··· Task input

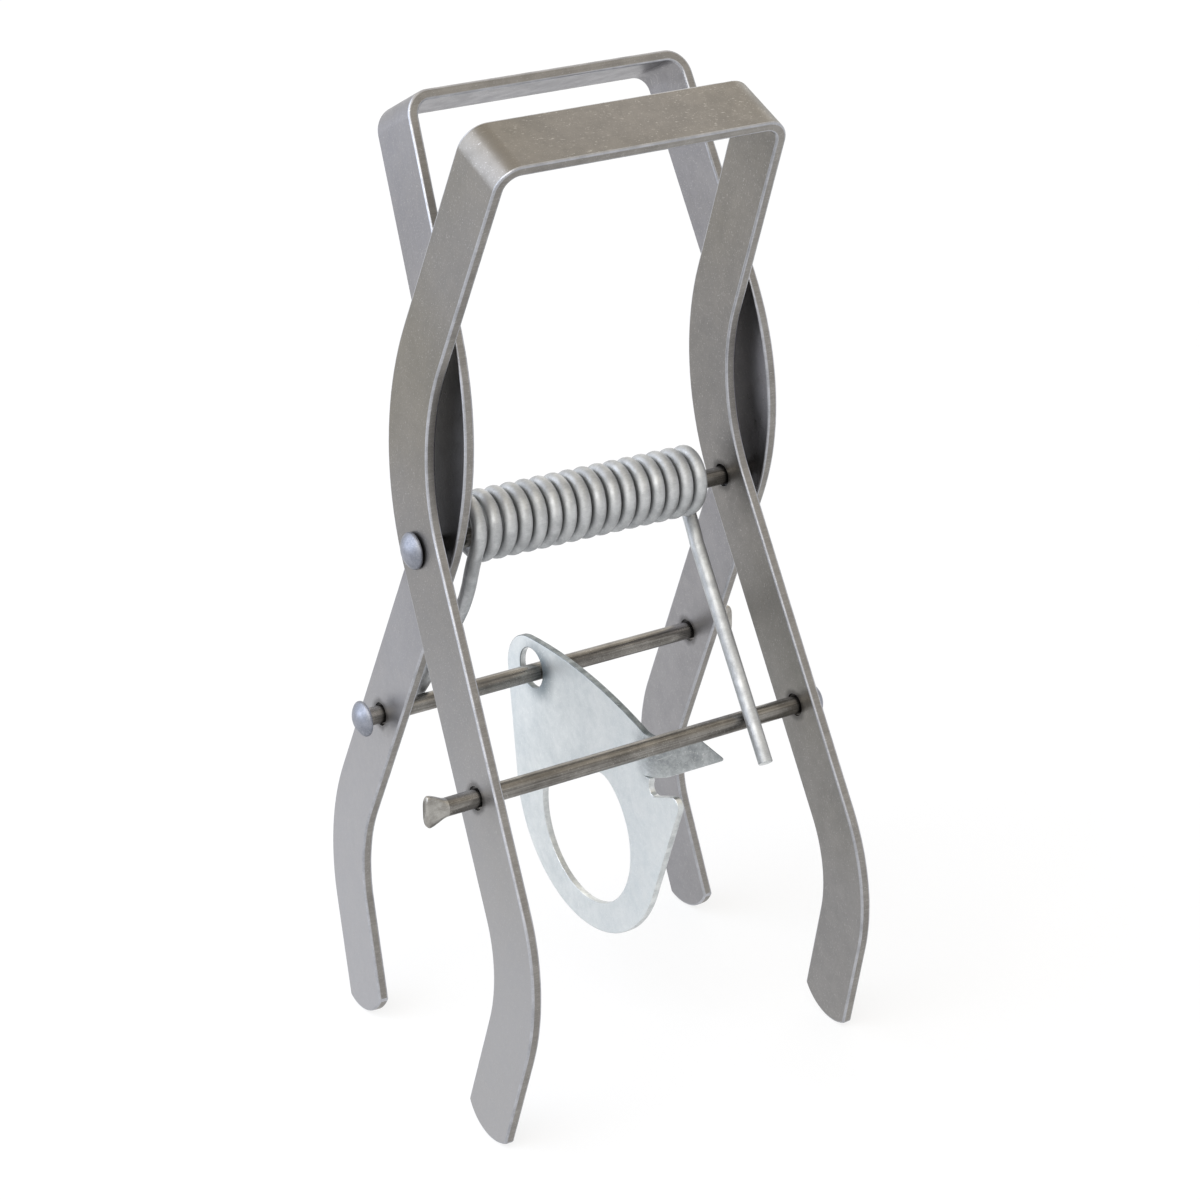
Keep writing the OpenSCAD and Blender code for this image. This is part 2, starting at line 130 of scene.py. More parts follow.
class NodeSheet:
    """A node tree, with short ways to add nodes and to join them."""

    def __init__(self, tree: NodeTree) -> None:
        """Takes the tree of a material, a world or a group."""
        self.tree = tree

    def add(self, kind: str, **values: object) -> Node:
        """Adds a node.

        Args:
            kind: The node's type, without the leading ShaderNode.
            values: Its settings by attribute name, or by input name where the name is one of
                its inputs, written with an underscore for each space.

        Returns:
            The new node.
        """
        node = self.tree.nodes.new("ShaderNode" + kind)
        for name, value in values.items():
            label = name.replace("_", " ")
            if label in node.inputs:
                self.feed(node.inputs[label], value)
            else:
                setattr(node, name, value)
        return node

    def feed(self, socket: Socket, value: object) -> None:
        """Sets an input, or links it.

        Args:
            socket: The input.
            value: What it takes: a number, a vector, a colour or another node's output.
        """
        if isinstance(value, Socket):
            self.tree.links.new(value, socket)
        elif isinstance(value, tuple) and len(value) == 3 and socket.type == "RGBA":
            socket.default_value = (*value, 1.0)
        else:
            socket.default_value = value

    def through(self, kind: str, *terms: object, **settings: object) -> Socket:
        """Puts terms through a new node.

        Args:
            kind: The node's type, without the leading ShaderNode.
            terms: What its first inputs take, in order.
            settings: Its settings by attribute name.

        Returns:
            Its first output.
        """
        node = self.add(kind, **settings)
        for socket, term in zip(node.inputs, terms):
            self.feed(socket, term)
        return node.outputs[0]

    def math(self, operation: str, *terms: object) -> Socket:
        """Output of a Math node over numbers or outputs."""
        return self.through("Math", *terms, operation=operation)

    def times(self, first: object, second: object) -> Socket:
        """Product of two numbers or outputs."""
        return self.math("MULTIPLY", first, second)

    def weigh(self, first: object, share: float, second: object) -> Socket:
        """Sum of one mask by its share and another by the rest."""
        return self.math("ADD", self.times(first, share), self.times(second, 1.0 - share))

    def ramp(self, value: object, low: float, high: float) -> Socket:
        """Smooth step from 0 at low to 1 at high."""
        node = self.add("MapRange", interpolation_type="SMOOTHSTEP", Value=value, From_Min=low, From_Max=high)
        return node.outputs["Result"]

    def span(self, share: object, low: float, high: float) -> Socket:
        """Number between two numbers."""
        return self.add("MapRange", Value=share, To_Min=low, To_Max=high).outputs["Result"]

    def mix(self, share: object, first: object, second: object) -> Socket:
        """Mixes two colours.

        Args:
            share: How much of the second colour there is.
            first: The first colour.
            second: The second colour.

        Returns:
            The colour between them.
        """
        node = self.add("Mix", data_type="RGBA")
        # The sockets for colours stand behind those for numbers and vectors
        for index, value in ((0, share), (6, first), (7, second)):
            self.feed(node.inputs[index], value)
        return node.outputs[2]

    def tint(self, colour: object, mask: object, strength: float, code: str) -> Socket:
        """Lays a web colour over a colour, by a mask and a strength."""
        return self.mix(self.times(mask, strength), colour, tone(code))

    def surface(self, shader: Socket) -> None:
        """Shows a shader on the surface."""
        output = next(node for node in self.tree.nodes if node.type.startswith("OUTPUT"))
        self.feed(output.inputs["Surface"], shader)


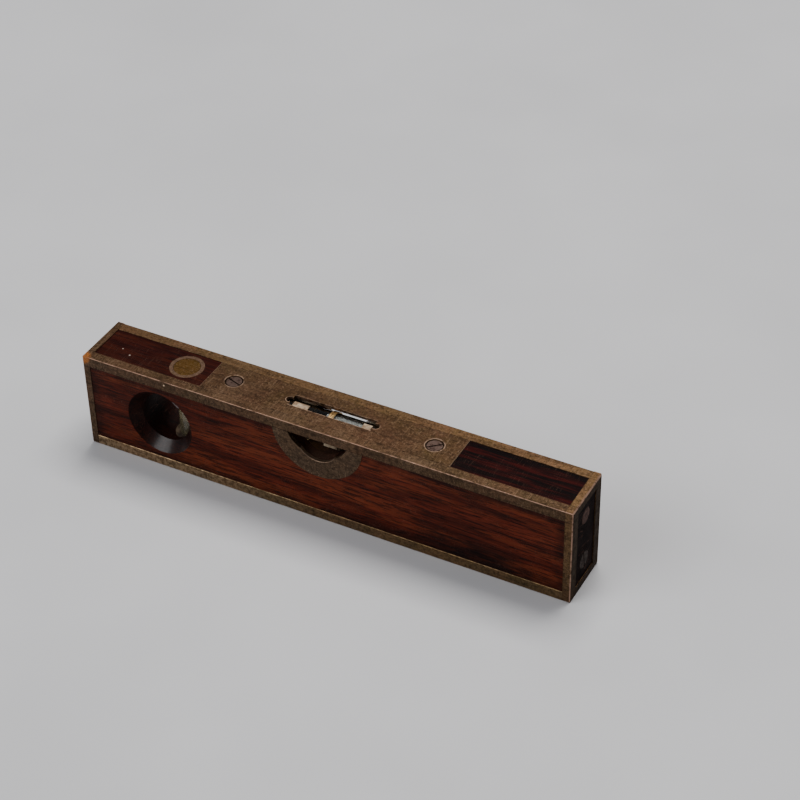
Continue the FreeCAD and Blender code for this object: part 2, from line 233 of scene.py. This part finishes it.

······

:: Exercise instructions ::
Write out the material exactly as given.

:: Result of this task ::
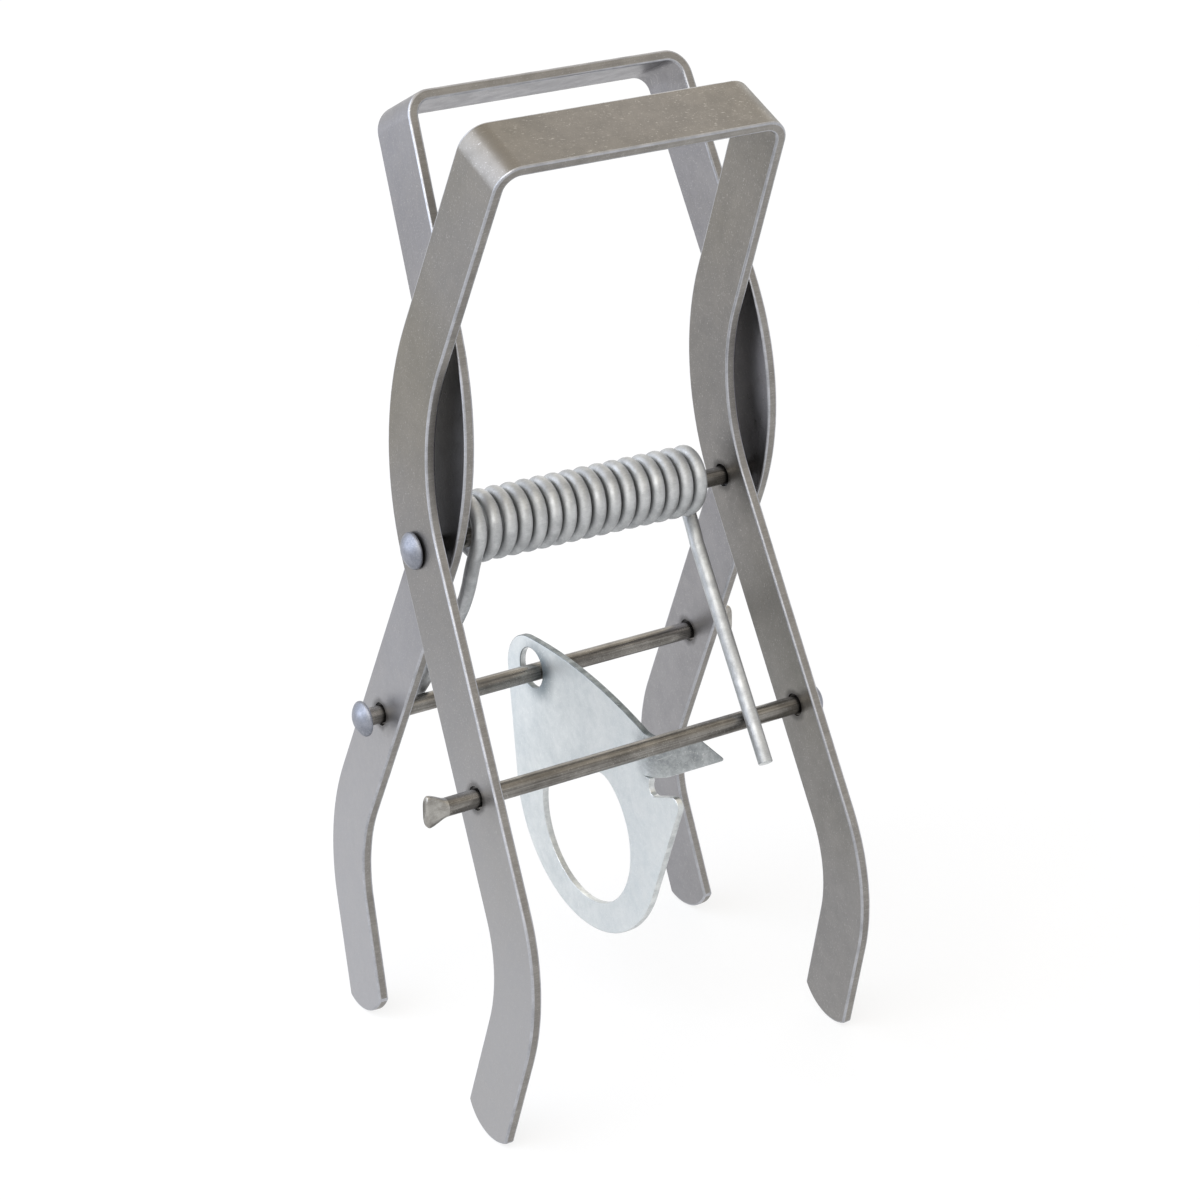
Keep writing the OpenSCAD and Blender code for this image. This is part 2, starting at line 130 of scene.py. More parts follow.
class NodeSheet:
    """A node tree, with short ways to add nodes and to join them."""

    def __init__(self, tree: NodeTree) -> None:
        """Takes the tree of a material, a world or a group."""
        self.tree = tree

    def add(self, kind: str, **values: object) -> Node:
        """Adds a node.

        Args:
            kind: The node's type, without the leading ShaderNode.
            values: Its settings by attribute name, or by input name where the name is one of
                its inputs, written with an underscore for each space.

        Returns:
            The new node.
        """
        node = self.tree.nodes.new("ShaderNode" + kind)
        for name, value in values.items():
            label = name.replace("_", " ")
            if label in node.inputs:
                self.feed(node.inputs[label], value)
            else:
                setattr(node, name, value)
        return node

    def feed(self, socket: Socket, value: object) -> None:
        """Sets an input, or links it.

        Args:
            socket: The input.
            value: What it takes: a number, a vector, a colour or another node's output.
        """
        if isinstance(value, Socket):
            self.tree.links.new(value, socket)
        elif isinstance(value, tuple) and len(value) == 3 and socket.type == "RGBA":
            socket.default_value = (*value, 1.0)
        else:
            socket.default_value = value

    def through(self, kind: str, *terms: object, **settings: object) -> Socket:
        """Puts terms through a new node.

        Args:
            kind: The node's type, without the leading ShaderNode.
            terms: What its first inputs take, in order.
            settings: Its settings by attribute name.

        Returns:
            Its first output.
        """
        node = self.add(kind, **settings)
        for socket, term in zip(node.inputs, terms):
            self.feed(socket, term)
        return node.outputs[0]

    def math(self, operation: str, *terms: object) -> Socket:
        """Output of a Math node over numbers or outputs."""
        return self.through("Math", *terms, operation=operation)

    def times(self, first: object, second: object) -> Socket:
        """Product of two numbers or outputs."""
        return self.math("MULTIPLY", first, second)

    def weigh(self, first: object, share: float, second: object) -> Socket:
        """Sum of one mask by its share and another by the rest."""
        return self.math("ADD", self.times(first, share), self.times(second, 1.0 - share))

    def ramp(self, value: object, low: float, high: float) -> Socket:
        """Smooth step from 0 at low to 1 at high."""
        node = self.add("MapRange", interpolation_type="SMOOTHSTEP", Value=value, From_Min=low, From_Max=high)
        return node.outputs["Result"]

    def span(self, share: object, low: float, high: float) -> Socket:
        """Number between two numbers."""
        return self.add("MapRange", Value=share, To_Min=low, To_Max=high).outputs["Result"]

    def mix(self, share: object, first: object, second: object) -> Socket:
        """Mixes two colours.

        Args:
            share: How much of the second colour there is.
            first: The first colour.
            second: The second colour.

        Returns:
            The colour between them.
        """
        node = self.add("Mix", data_type="RGBA")
        # The sockets for colours stand behind those for numbers and vectors
        for index, value in ((0, share), (6, first), (7, second)):
            self.feed(node.inputs[index], value)
        return node.outputs[2]

    def tint(self, colour: object, mask: object, strength: float, code: str) -> Socket:
        """Lays a web colour over a colour, by a mask and a strength."""
        return self.mix(self.times(mask, strength), colour, tone(code))

    def surface(self, shader: Socket) -> None:
        """Shows a shader on the surface."""
        output = next(node for node in self.tree.nodes if node.type.startswith("OUTPUT"))
        self.feed(output.inputs["Surface"], shader)


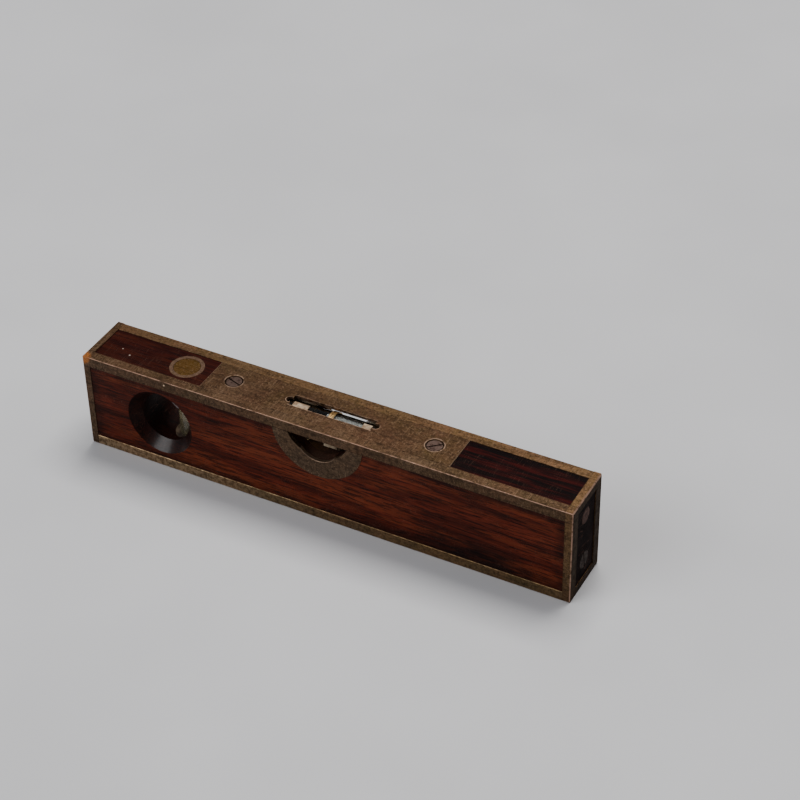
Continue the FreeCAD and Blender code for this object: part 2, from line 233 of scene.py. This part finishes it.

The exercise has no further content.